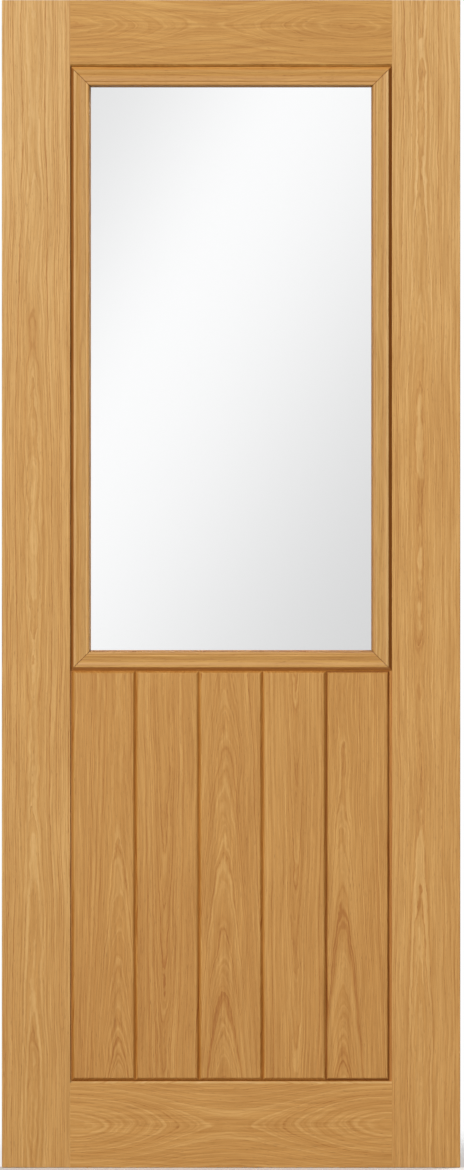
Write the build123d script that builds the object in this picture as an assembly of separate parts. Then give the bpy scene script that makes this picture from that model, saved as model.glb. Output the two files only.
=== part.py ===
from build123d import *
import os

# A glazed timber fire door leaf: two stiles and three rails around a lower panel of
# tongued and grooved boards and an upper pane of fire glass held by mitred beads.
# The leaf stands upright. X runs across it from the hinge edge at 0, Y runs through
# its thickness with the front at -Y, and Z is up from the bottom edge at 0.
# The origin is on the hinge edge, at mid thickness, at the foot of the leaf.
# All sizes are in millimetres. A depth is measured inward from the leaf's face.

# The leaf
leaf_width = 838.0
leaf_height = 2134.0
leaf_thickness = 44.0

# Stiles, with a solid lipping on each long edge
stile_width = 125.0
lipping_thickness = 10.0
edge_arris = 1.5

# Rails
top_rail_height = 121.0
top_rail_chamfer = 4.0
bottom_rail_height = 158.0
bottom_rail_chamfer = 5.0

# The groove round the framing, and the tongues that fill it
tongue_thickness = 24.0
tongue_length = 8.0
tongue_side_gap = 0.1
tongue_end_gap = 0.5

# The boards of the lower panel
panel_height = 750.0
board_count = 5
board_recess = 1.0
hinge_side_quirk = 3.0
lock_side_quirk = 4.5
board_chamfer_width = 4.5
board_chamfer_depth = 4.5
board_top_chamfer = 5.0
board_foot_chamfer = 6.0
board_tongue_thickness = 10.0
board_tongue_length = 8.0
mid_rail_cover = 40.0

# The glass and its tapes
glass_thickness = 7.0
glass_edge_cover = 10.5
glass_edge_gap = 3.0
tape_thickness = 2.0
tape_width = 10.0
tape_setback = 0.5

# The mitred bead, from its outer edge to the sight line
bead_width = 37.5
bead_seat_gap = 0.5
bead_crest_depth = 1.2
bead_bevel_width = 6.5
bead_bevel_foot = 6.5
bead_land_width = 4.0
bead_cove_width = 6.0
bead_cove_drop = 1.2
bead_cove_bow = 0.3
bead_hollow_rise = 0.6
bead_hollow_bow = 0.2
bead_quirk_width = 2.0
bead_quirk_drop = 1.0
bead_astragal_width = 5.5
bead_astragal_bow = 0.6
bead_nose_width = 3.5
bead_nose_depth = 13.0
bead_nose_bow = 0.8

# Derived places
half_thickness = leaf_thickness / 2
tongue_depth = (leaf_thickness - tongue_thickness) / 2
inner_left = stile_width
inner_right = leaf_width - stile_width
inner_width = inner_right - inner_left
aperture_bottom = bottom_rail_height + panel_height
aperture_top = leaf_height - top_rail_height
aperture_height = aperture_top - aperture_bottom
liner_width = bead_width - glass_edge_cover - glass_edge_gap
glass_inset = bead_width - glass_edge_cover
nose_back_depth = half_thickness - glass_thickness / 2 - tape_thickness
board_pitch = (inner_width - hinge_side_quirk - lock_side_quirk) / board_count


def block(x_low, x_high, y_low, y_high, z_low, z_high):
    """A rectangular block between two corners."""
    size = (x_high - x_low, y_high - y_low, z_high - z_low)
    corner = (Align.MIN, Align.MIN, Align.MIN)
    return Pos(x_low, y_low, z_low) * Box(*size, align=corner)


def slab(x_low, x_high, thickness, z_low, z_high):
    """A block centred on the leaf's mid plane."""
    return block(x_low, x_high, -thickness / 2, thickness / 2, z_low, z_high)


def framing_groove(x_low, x_high, z_low, z_high):
    """The space that a framing tongue goes into, with its side gap."""
    return slab(x_low, x_high, tongue_thickness + 2 * tongue_side_gap, z_low, z_high)


def lipping():
    """The solid strip on the hinge edge, its two outer arrises rounded."""
    strip = slab(0, lipping_thickness, leaf_thickness, 0, leaf_height)
    outer_edges = strip.edges().filter_by(Axis.Z).group_by(Axis.X)[0]
    return fillet(outer_edges, edge_arris)


def stile():
    """The stile on the hinge side, grooved down its inner edge."""
    post = slab(lipping_thickness, inner_left, leaf_thickness, 0, leaf_height)
    groove_floor = inner_left - tongue_length - tongue_end_gap
    return post - framing_groove(groove_floor, inner_left, 0, leaf_height)


def opposite_edge(shape):
    """The same piece on the lock side of the leaf."""
    centre_line = Plane.YZ.offset(leaf_width / 2)
    return mirror(shape, about=centre_line)


def rail_blank(z_low, z_high):
    """A rail between the stiles, with a stub tenon in each stile's groove."""
    body = slab(inner_left, inner_right, leaf_thickness, z_low, z_high)
    tenon_left = inner_left - tongue_length
    tenon_right = inner_right + tongue_length
    return body + slab(tenon_left, tenon_right, tongue_thickness, z_low, z_high)


def face_edges(body, height):
    """The two long edges of a rail or board where its faces meet this level."""
    level = body.edges().filter_by(Axis.X).filter_by_position(Axis.Z, height, height)
    return level.group_by(Axis.Y)[0] + level.group_by(Axis.Y)[-1]


def top_rail():
    rail = rail_blank(aperture_top, leaf_height)
    rail = chamfer(face_edges(rail, aperture_top), top_rail_chamfer)
    groove_roof = aperture_top + tongue_length + tongue_end_gap
    return rail - framing_groove(0, leaf_width, aperture_top, groove_roof)


def bottom_rail():
    rail = rail_blank(0, bottom_rail_height)
    rail = chamfer(face_edges(rail, bottom_rail_height), bottom_rail_chamfer)
    groove_floor = bottom_rail_height - tongue_length - tongue_end_gap
    return rail - framing_groove(0, leaf_width, groove_floor, bottom_rail_height)


def mid_rail():
    """The thin rail that carries the glass and goes down inside the boards."""
    return slab(
        inner_left - tongue_length,
        inner_right + tongue_length,
        tongue_thickness,
        aperture_bottom - mid_rail_cover,
        aperture_bottom + liner_width,
    )


def top_liner():
    """The aperture lining under the top rail, its tongue up in the rail's groove."""
    return slab(
        inner_left - tongue_length,
        inner_right + tongue_length,
        tongue_thickness,
        aperture_top - liner_width,
        aperture_top + tongue_length,
    )


def side_liner():
    """The aperture lining on the hinge side, its tongue in the stile's groove."""
    return slab(
        inner_left - tongue_length,
        inner_left + liner_width,
        tongue_thickness,
        aperture_bottom + liner_width,
        aperture_top - liner_width,
    )


def board_outline(left, right):
    """A board's plan: a rectangle with its four long arrises chamfered."""
    width = board_chamfer_width
    depth = board_chamfer_depth
    half = half_thickness - board_recess
    corners = [
        (left + width, -half),
        (right - width, -half),
        (right, -half + depth),
        (right, half - depth),
        (right - width, half),
        (left + width, half),
        (left, half - depth),
        (left, -half + depth),
    ]
    return make_face(Polyline(*corners, close=True))


def board(index):
    """One board, counted from the hinge side, with its tongues and grooves."""
    left = inner_left + hinge_side_quirk + index * board_pitch
    right = left + board_pitch
    first = index == 0
    last = index == board_count - 1

    body = Pos(0, 0, bottom_rail_height) * extrude(board_outline(left, right), panel_height)
    body = chamfer(face_edges(body, bottom_rail_height), board_foot_chamfer)
    body = chamfer(face_edges(body, aperture_bottom), board_top_chamfer)

    # Beside a stile the board has a flat quirk as deep as its chamfer
    quirk_thickness = 2 * (half_thickness - board_recess - board_chamfer_depth)
    if first:
        body += slab(inner_left, left, quirk_thickness, bottom_rail_height, aperture_bottom)
    if last:
        body += slab(right, inner_right, quirk_thickness, bottom_rail_height, aperture_bottom)

    # The thick tongue goes down into the bottom rail, and on an outer board
    # past the quirk into the stile
    core_left = inner_left - tongue_length if first else left
    core_right = inner_right + tongue_length if last else right
    foot = bottom_rail_height - tongue_length
    body += slab(core_left, core_right, tongue_thickness, foot, aperture_bottom)

    if not last:
        tip = right + board_tongue_length
        body += slab(right, tip, board_tongue_thickness, foot, aperture_bottom)
    if not first:
        floor = left + board_tongue_length + tongue_end_gap
        width = board_tongue_thickness + 2 * tongue_side_gap
        body -= slab(left, floor, width, foot, aperture_bottom)

    # The slot in the head, for the mid rail
    slot_floor = aperture_bottom - mid_rail_cover - tongue_end_gap
    return body - framing_groove(0, leaf_width, slot_floor, aperture_bottom)


def bead_section():
    """The bead's section: X is the distance in from its outer edge, Y is the depth."""
    land_start = bead_bevel_width
    land_end = land_start + bead_land_width
    hollow_start = land_end + bead_cove_width
    nose_start = bead_width - bead_nose_width
    astragal_start = nose_start - bead_astragal_width
    hollow_end = astragal_start - bead_quirk_width
    step = liner_width + bead_seat_gap

    cove_depth = bead_crest_depth + bead_cove_drop
    hollow_end_depth = cove_depth - bead_hollow_rise
    quirk_depth = hollow_end_depth + bead_quirk_drop

    bevel_foot = (0, bead_bevel_foot)
    crest_start = (land_start, bead_crest_depth)
    crest_end = (land_end, bead_crest_depth)
    cove_end = (hollow_start, cove_depth)
    quirk_top = (hollow_end, hollow_end_depth)
    quirk_foot = (astragal_start, quirk_depth)
    nose_top = (nose_start, quirk_depth)
    nose_foot = (bead_width, bead_nose_depth)

    # A bow with a minus sign swells out of the face
    outline = Polyline((0, tongue_depth), bevel_foot, crest_start, crest_end)
    outline += SagittaArc(crest_end, cove_end, bead_cove_bow)
    outline += SagittaArc(cove_end, quirk_top, bead_hollow_bow)
    outline += Line(quirk_top, quirk_foot)
    outline += SagittaArc(quirk_foot, nose_top, -bead_astragal_bow)
    outline += SagittaArc(nose_top, nose_foot, -bead_nose_bow)
    outline += Polyline(
        nose_foot,
        (bead_width, nose_back_depth),
        (step, nose_back_depth),
        (step, tongue_depth),
        (0, tongue_depth),
    )
    return make_face(outline)


def bead(length):
    """One bead with its mitres: X along it from its middle, Y inward, Z its depth."""
    stick = extrude(Plane.YZ * bead_section(), length / 2, both=True)
    half = length / 2
    mitre_plan = Polyline(
        (-half, 0), (half, 0), (half - bead_width, bead_width), (-half + bead_width, bead_width),
        close=True,
    )
    return stick & extrude(make_face(mitre_plan), half_thickness)


def glazing_strip(length, height, width):
    """A flat strip on the glass: X along it from its middle, Y inward, Z its depth."""
    corner = (Align.CENTER, Align.MIN, Align.MIN)
    setback = bead_width - tape_setback - width
    return Pos(0, setback, nose_back_depth) * Box(length, width, height, align=corner)


def aperture_sides():
    """For each side of the aperture: its name, the middle of its outer edge, its
    direction in towards the glass, and its outer length."""
    middle_x = leaf_width / 2
    middle_z = (aperture_bottom + aperture_top) / 2
    return [
        ("top", (middle_x, aperture_top), (0, -1), inner_width),
        ("bottom", (middle_x, aperture_bottom), (0, 1), inner_width),
        ("left", (inner_left, middle_z), (1, 0), aperture_height),
        ("right", (inner_right, middle_z), (-1, 0), aperture_height),
    ]


def glazing_pieces():
    """The beads and the tapes of both faces, by name."""
    pieces = {}
    for face, outward in (("front", -1), ("back", 1)):
        for side, (x, z), (inward_x, inward_z), length in aperture_sides():
            into_leaf = Vector(0, -outward, 0)
            inward = Vector(inward_x, 0, inward_z)
            seat = Plane(
                origin=(x, outward * half_thickness, z),
                x_dir=inward.cross(into_leaf),
                z_dir=into_leaf,
            )
            pieces[f"{face}_{side}_bead"] = seat.location * bead(length)

            # The strips at the top and bottom run past the ends of the side strips
            end_inset = bead_width - tape_setback
            if side in ("top", "bottom"):
                end_inset -= tape_width
            strip = glazing_strip(length - 2 * end_inset, tape_thickness, tape_width)
            pieces[f"{face}_{side}_glazing_tape"] = seat.location * strip
    return pieces


def glass_pane():
    return slab(
        inner_left + glass_inset,
        inner_right - glass_inset,
        glass_thickness,
        aperture_bottom + glass_inset,
        aperture_top - glass_inset,
    )


def leaf():
    """Every piece of the leaf, by name."""
    pieces = {
        "hinge_edge_lipping": lipping(),
        "lock_edge_lipping": opposite_edge(lipping()),
        "hinge_stile": stile(),
        "lock_stile": opposite_edge(stile()),
        "top_rail": top_rail(),
        "mid_rail": mid_rail(),
        "bottom_rail": bottom_rail(),
        "top_aperture_liner": top_liner(),
        "left_aperture_liner": side_liner(),
        "right_aperture_liner": opposite_edge(side_liner()),
        "glass_pane": glass_pane(),
    }
    for index in range(board_count):
        pieces[f"panel_board_{index + 1}"] = board(index)
    pieces.update(glazing_pieces())
    return pieces


os.makedirs("parts", exist_ok=True)
for name, piece in leaf().items():
    export_step(piece, f"parts/{name}.step")
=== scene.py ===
import math

import bmesh
import bpy
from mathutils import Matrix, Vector


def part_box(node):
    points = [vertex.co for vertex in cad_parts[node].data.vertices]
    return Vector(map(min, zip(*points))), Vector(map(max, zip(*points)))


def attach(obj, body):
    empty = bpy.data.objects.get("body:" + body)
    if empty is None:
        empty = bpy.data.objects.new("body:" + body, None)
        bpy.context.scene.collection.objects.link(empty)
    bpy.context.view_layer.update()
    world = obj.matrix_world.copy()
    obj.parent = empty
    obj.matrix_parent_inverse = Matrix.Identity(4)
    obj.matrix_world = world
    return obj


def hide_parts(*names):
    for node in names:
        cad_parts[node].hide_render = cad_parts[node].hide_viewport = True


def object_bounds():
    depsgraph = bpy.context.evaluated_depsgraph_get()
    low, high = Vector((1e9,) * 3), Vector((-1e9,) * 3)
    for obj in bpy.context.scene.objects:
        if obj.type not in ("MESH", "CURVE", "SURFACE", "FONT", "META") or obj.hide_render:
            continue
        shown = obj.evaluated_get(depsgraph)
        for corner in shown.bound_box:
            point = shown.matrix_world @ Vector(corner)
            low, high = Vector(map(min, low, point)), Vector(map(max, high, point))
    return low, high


# The looks of a glazed timber fire door leaf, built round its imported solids.
# The leaf's frame: X across from the hinge edge, Y through the thickness with the front
# at -Y, Z up. Every size is in metres.

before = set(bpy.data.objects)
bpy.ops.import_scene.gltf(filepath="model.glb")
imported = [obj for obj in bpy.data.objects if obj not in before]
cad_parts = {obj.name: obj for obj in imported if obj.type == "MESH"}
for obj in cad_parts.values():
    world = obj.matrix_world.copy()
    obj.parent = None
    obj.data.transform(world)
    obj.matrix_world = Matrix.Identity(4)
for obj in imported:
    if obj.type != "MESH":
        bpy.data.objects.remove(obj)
solid_low, solid_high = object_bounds()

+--

Take the lines from the one containing "obj.matrix_world = world" to the last line of the material above and write them out exactly.

    obj.matrix_world = world
    return obj


def hide_parts(*names):
    for node in names:
        cad_parts[node].hide_render = cad_parts[node].hide_viewport = True


def object_bounds():
    depsgraph = bpy.context.evaluated_depsgraph_get()
    low, high = Vector((1e9,) * 3), Vector((-1e9,) * 3)
    for obj in bpy.context.scene.objects:
        if obj.type not in ("MESH", "CURVE", "SURFACE", "FONT", "META") or obj.hide_render:
            continue
        shown = obj.evaluated_get(depsgraph)
        for corner in shown.bound_box:
            point = shown.matrix_world @ Vector(corner)
            low, high = Vector(map(min, low, point)), Vector(map(max, high, point))
    return low, high


# The looks of a glazed timber fire door leaf, built round its imported solids.
# The leaf's frame: X across from the hinge edge, Y through the thickness with the front
# at -Y, Z up. Every size is in metres.

before = set(bpy.data.objects)
bpy.ops.import_scene.gltf(filepath="model.glb")
imported = [obj for obj in bpy.data.objects if obj not in before]
cad_parts = {obj.name: obj for obj in imported if obj.type == "MESH"}
for obj in cad_parts.values():
    world = obj.matrix_world.copy()
    obj.parent = None
    obj.data.transform(world)
    obj.matrix_world = Matrix.Identity(4)
for obj in imported:
    if obj.type != "MESH":
        bpy.data.objects.remove(obj)
solid_low, solid_high = object_bounds()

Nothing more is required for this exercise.